Bütün mesele üstünlük taslamadan insani duyguları korumak, insani değerleri kaybetmemektir. Bu yaklaşım insanın içindeki ruha dokunabilirse, o ruha ulaşabilirse; dilden dökülen de, yazıya işlenen de, hayata sunulan da aynı şekilde değerli ve anlamlı olacaktır.
İnanıyorum ki, sözüne/kelamına/niyetine/eylemine sevgiyi, merhametli farkındalığı, ahlaki tutarlılığı kazandırmayı başaranlar, hizmet ettiği alanda farklılıklar yaratırlar. Hem kendileri sevinir, hem başkalarının sevincine vesile olurlar. Bu da yaşam enerjisini arttırır.
Hemhal olunan söz, kalpte yer bulur. Hayatı kolaylaştırır. Hemhal olmayan söz ise yüktür. Hayatı zorlaştırır. Hayatın özünde bulunan bu anlamı/felsefeyi derinlemesine içselleştirdiğimizde, hem yüreğimizin neşesi/motivasyonu, hem verdiklerimizin bereketi/enerjisi artacaktır.
Ünlü yazar Michel De Montaigne’nin (1533-1592) yazdığı gibi, ‘‘Felsefe bizi başkası için değil, kendimiz için; güçlü görünmek için değil, güçlü olmak için yetiştirir.’’
Unutulmamalıdır ki, ölçtüğümüz ölçüyle bize ölçülecektir. Merhamet edenlere, merhamet ve yardım edilir. Bilinçli farkındalıkla yardımlaşanlar, güçlenir. Güçlenenler yardımlaşır. Çünkü ne ekiyorsak, onu biçeceğiz. Ne veriyorsak kendimize veriyoruz. Ne yapıyorsak kendimize yapıyoruz.
Malfono Yusuf Beğtaş [2]
[1] Bilimsel veriler ve bilgiler, Hayalin Mücizesi, Kubilay Aktaş, Ocak 2018 Selis Kitaplar 161, İstanbul, 7. Baskı, s. 34-35 adlı eserden alıntıdır.
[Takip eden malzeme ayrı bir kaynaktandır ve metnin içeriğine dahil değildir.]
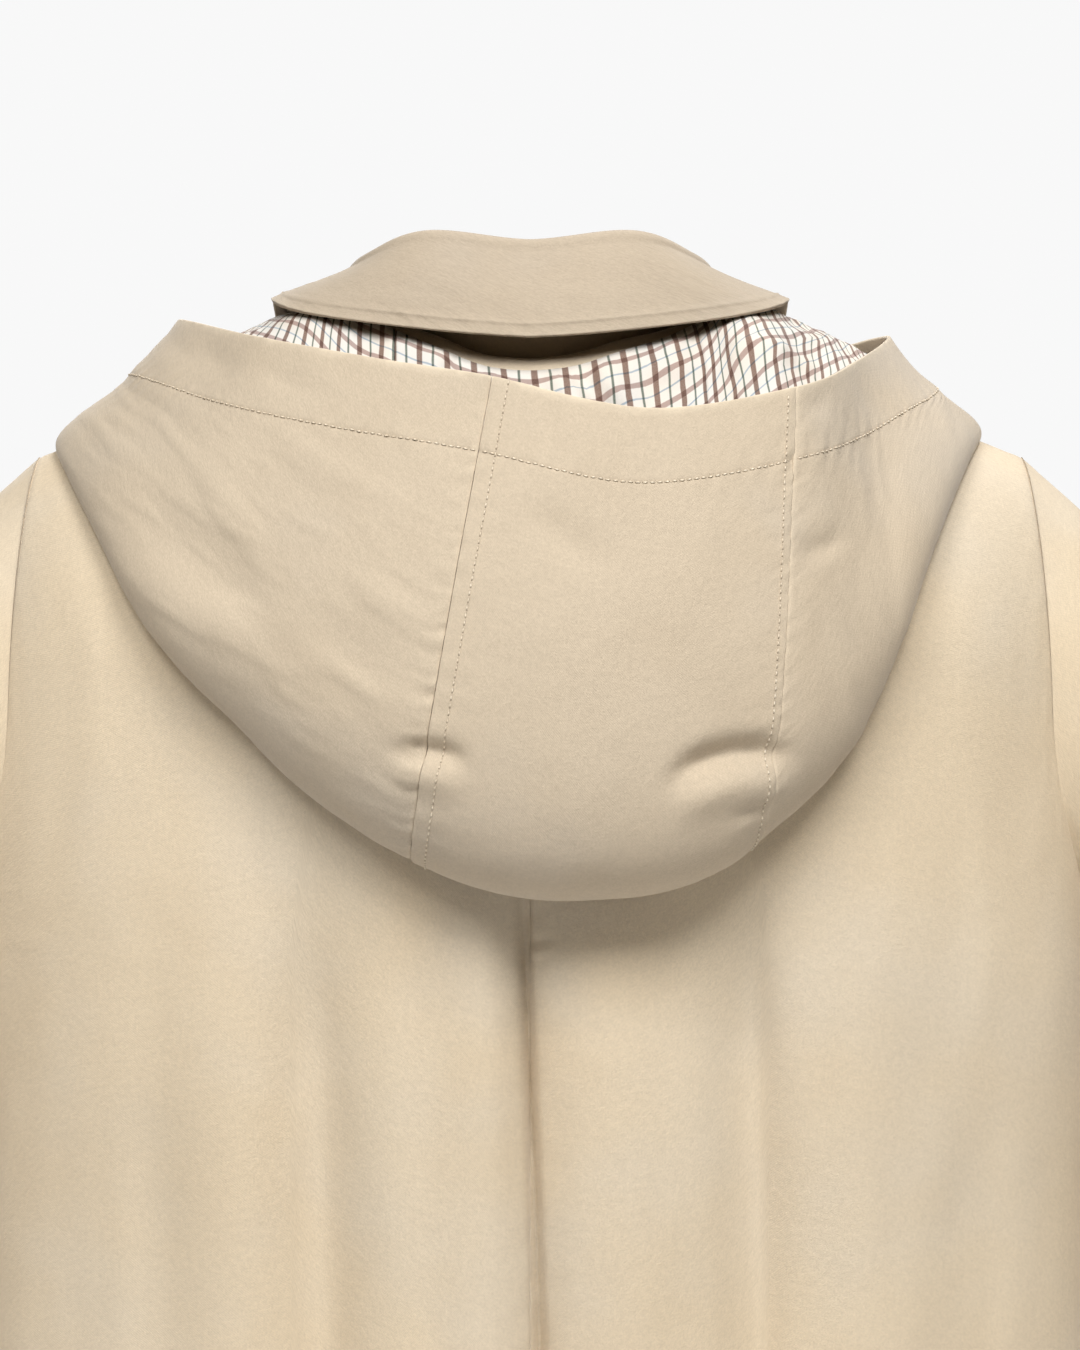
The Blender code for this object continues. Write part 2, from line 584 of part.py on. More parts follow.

[2] Zamanlama manidar olsa da, bilinmelidir ki, bu yazı küresel bir tehdite dönüşen koronavirüs salgınına özgü yazılmadı. Öyle olsaydı, yazının içeriği farklılaşacaktı. Ancak koronavirüsün neden olduğu telaş ve kaygı tüm ağırlığıyla insanı/insanlığı kuşattığı bir zamana denk gelmesi, çağrışımları bakımından önem arz ettiğini düşünüyorum. Hayata dair taşıdığı anlam yazıyı bütün zamanlar için geçerli kılıyorsa da, başka bir süreçte, bu denli anlamlı/önemli olmazdı.
Bu salgın, güç arayışlarının, sadece kendi iyiliğini gözeterek yaşamanın, efelenmenin, bencil var olma biçimlerinin ne kadar anlamsız olduğunu hissettirmektedir. Onun için korku ve endişe dolu süreçler, hayatın kanunlarını, ölçülerini hatırlamak/hatırlatmak, alt üst olan insani değerleri açığa çıkarmak, canlandırmak, hayatlandırmak bakımından değerlidir.
İnsanı kendisiyle buluşturan bu zor imtihan günlerinde ruhsal bağışıklık çok önem arz etmektedir. Özün/ruhun gürleşmesi ve gelişmesi, mananın canlanmasına ve hayatlanmasına bağlıdır. Bu da, ancak sönük anlamlara ruh üflemekle ve yitik anlamları bulmakla mümkündür.